The main attraction here is part three, the “Lay of Leithian”, which is a poetic rework of “The Tale of Tinúviel” from book two. This made it to over four thousand lines before dissolving into a mass of unfinished notes and plans for continuing the tale. However, this is also when Tolkien was getting more interested  in a wider audience for his writings, and part was presented to the Inklings. C.S. Lewis did an extensive commentary on the existing part of the poem, which is also included here.

Since this is still a fictional older myth, Lewis continued the fiction in his commentary, acting like there were several slightly different versions surviving from antiquity, and doing textual analysis on them. This let him couch a bunch of suggestions for revisions as alternative versions of the text, with various fictional modern commentators giving their impressions as to the ‘truest’ version. This was certainly to help take some of the sting out of Lewis’ criticisms, and also an interesting writing project while critiquing. Tolkien certainly took some of the advice to heart.
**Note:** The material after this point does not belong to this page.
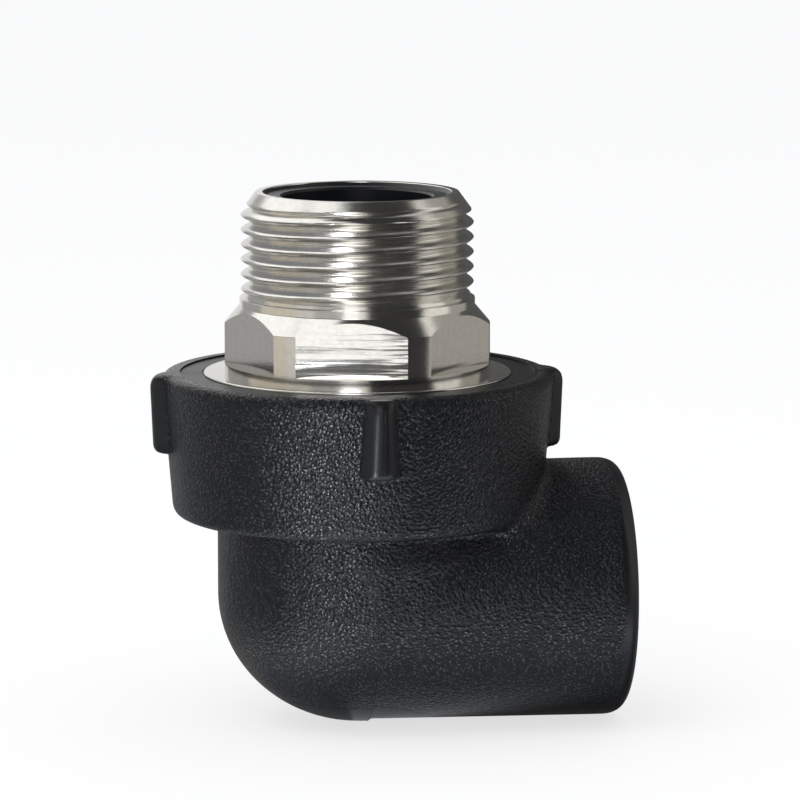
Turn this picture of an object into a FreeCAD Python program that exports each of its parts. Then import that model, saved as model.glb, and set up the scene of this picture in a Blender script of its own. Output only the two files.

The very end of the book looks ahead by about a decade (the materials here were generally written in the 1920s) to the initial submission of the Silmarillion in 1937 for publication. This gets mentioned in a couple places, including Tolkien’s foreword to The Lord of the Rings, but Christopher Tolkien here teases out some further details. The handed the publisher of The Hobbit a pile of material without properly outlining what it all was. By Allen & Unwin’s accounting the fourth item was “The Gnomes Material”, which would itself be a number of different items, including well known parts of the Silmarillion (such as “Ainulindalë”). It seems only a couple parts were turned over to their prose reader, including the “Lay of Leithian” (described as “The Geste of Beren and Lúthien” retold in verse). Not having any background in what had been handed him, didn’t know who it was by, and that was only fictionally historic in origin.

This leads to the rejection of the Silmarillion, and that project never being finished, but leads to the writing of a proper sequel to The Hobbit.